While not unique, the spare rib rice noodle rolls evoked thoughts of the similarly named wonderful dish at Longo Seafood.  While not bad, these didn't come close to Longo's, and furthermore came with rice noodle logs instead of cheung fun as at Longo.


Actually I love rice noodle logs, but with spare ribs it was the wrong combination.  Furthermore, we had already ordered a separate rice noodle log dish, which was excellent, but which deprived us of the chance to try both rice noodle items.


A variant of an often seen dim sum item was the double egg tofu connected by a layer of fish paste in the middle.  This was pretty good.


Grand Harbor serves what I refer to as the "ironic" version of the pineapple bun.  What most people don't realize (though the awareness level is rising) is that the traditional Chinese pineapple bun (literally translated from Chinese as "bolo bao") has no pineapple content.  Rather, the name refers to the physical appearance which is reminiscent of the exterior of a pineapple.  However, a small number of pineapple bun makers have recently added pineapple cream filling to the bun, either as to not disappoint unknowing diners, or as an ironic joke.  Grand Harbor's ironic pineapple bun is perhaps the most visually attractive version, but pales in taste to that at Happy Harbor in Rowland Heights.

The last item at our dim sum lunch wouldn't seem to qualify as dim sum either as to content or as to serving size.  But the beef brisket was probably the highlight of the day with a spot on anise flavor and wonderfully tender beef.

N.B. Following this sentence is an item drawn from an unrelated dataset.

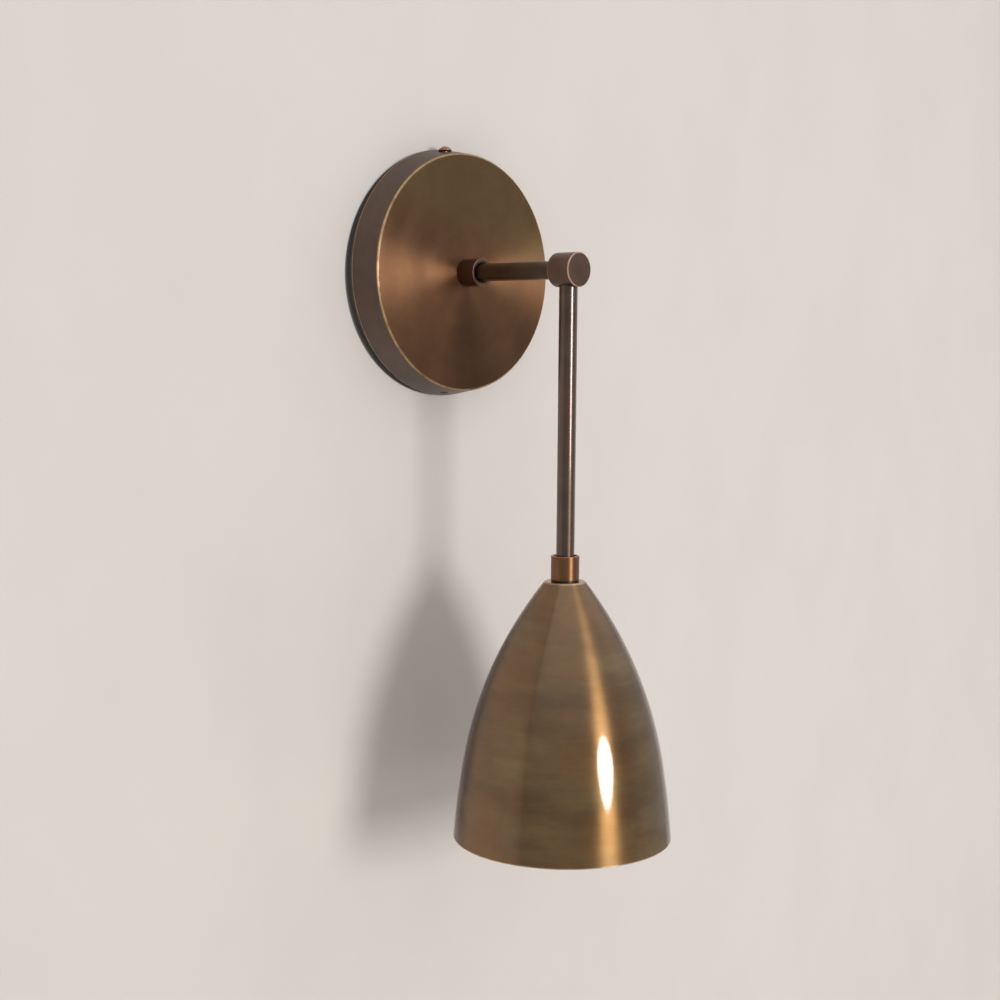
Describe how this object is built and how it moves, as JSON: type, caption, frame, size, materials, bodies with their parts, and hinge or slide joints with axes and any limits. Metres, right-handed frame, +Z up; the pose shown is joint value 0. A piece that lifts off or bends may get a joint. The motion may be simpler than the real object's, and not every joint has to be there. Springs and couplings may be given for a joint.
{
  "type": "hanging pendant wall sconce",
  "caption": "Hanging pendant wall sconce: round canopy, straight arm, knuckle with a down rod and a bell-shaped metal shade, in antique brass.",
  "frame": {"origin": "middle of the canopy's back, on the wall plane", "axes": "+Z up, the room and the arm towards -Y, +X to the right when facing the wall"},
  "size_m": [0.133, 0.1486, 0.3619],
  "materials": {
    "zinc_steel": "zinc-plated steel, satin",
    "ground_green": "green-coated steel, satin",
    "antique_brass": "brushed antique brass under clear lacquer, worn bright on the edges",
    "dark_steel": "blackened steel, satin",
    "swivel_brass": "turned brass, satin",
    "swivel_fibre": "dark fibre, matt",
    "terminal_plastic": "off-white moulded plastic, matt",
    "lead_sheath": "white sheath, satin",
    "shade_brass": "spun antique brass with fine lathe lines under clear lacquer",
    "holder_plastic": "black moulded plastic, satin",
    "holder_ceramic": "glazed off-white porcelain",
    "contact_brass": "pressed brass, bright",
    "bulb_metal": "nickel-plated, bright",
    "bulb_solder": "soldered, dull bright",
    "bulb_black_glass": "black glass, gloss",
    "bulb_glass": "clear, gloss",
    "filament": "yellow coating, satin, not lit"
  },
  "bodies": {
    "wall_plate": {"mounting_strap": "zinc_steel", "ground_screw": "ground_green", "canopy": "antique_brass", "canopy_dome_screw": "antique_brass", "canopy_set_screw": "dark_steel", "arm_lock_washer": "zinc_steel", "arm_lock_nut": "zinc_steel", "arm_nipple": "zinc_steel", "wall_collar": "antique_brass", "arm_tube": "antique_brass", "arm_swivel_bush": "swivel_brass", "arm_swivel_washer": "swivel_fibre", "terminal_block": "terminal_plastic", "terminal_screws": "zinc_steel", "supply_lead": "lead_sheath"},
    "knuckle": {"knuckle": "antique_brass", "arm_swivel_spindle": "swivel_brass", "rod_swivel_spindle": "swivel_brass", "rod_swivel_washer": "swivel_fibre", "knuckle_lead": "lead_sheath"},
    "pendant": {"shade_lock_washer": "zinc_steel", "shade_lock_nut": "zinc_steel", "shade_nipple": "zinc_steel", "down_rod": "antique_brass", "shade_collar": "antique_brass", "shade_washer": "dark_steel", "rod_swivel_bush": "swivel_brass", "rod_lead": "lead_sheath", "shade": "shade_brass", "holder_cap": "holder_plastic", "holder_body": "holder_plastic", "holder_core": "holder_ceramic", "holder_screw_shell": "contact_brass", "holder_contact": "contact_brass", "bulb_cap": "bulb_metal", "bulb_filament_discs": "bulb_metal", "bulb_contact": "bulb_solder", "bulb_insulator": "bulb_black_glass", "bulb_glass": "bulb_glass", "bulb_stem": "bulb_glass", "bulb_filaments": "filament"}
  },
  "joints": [
    {"name": "pendant_swing", "type": "hinge", "parent": "wall_plate", "child": "knuckle", "pos_m": [0, -0.0914, 0], "axis": [0, 1, 0], "range_deg": [-90, 90]},
    {"name": "rod_swivel", "type": "hinge", "parent": "knuckle", "child": "pendant", "pos_m": [0, -0.0914, -0.02], "axis": [0, 0, 1], "range_deg": [-165, 165]}
  ]
}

All in all, the food at Grand Harbor was good, but disappointing.  As I wrote a couple of years ago for L A Weekly, Yelp ratings for Chinese restaurants are largely unreliable for a number of reasons.  Indeed, I just now happened to check Grand Harbor's Yelp rating, which is stunningly low at 2½ stars, as the food at Grand Harbor is pretty good.  On the other hand, when you look at all of the better, excellent Cantonese restaurants that did not receive a Michelin Bib Gourmand, I have to conclude that the Yelpers are closer to the truth than Michelin seems to be.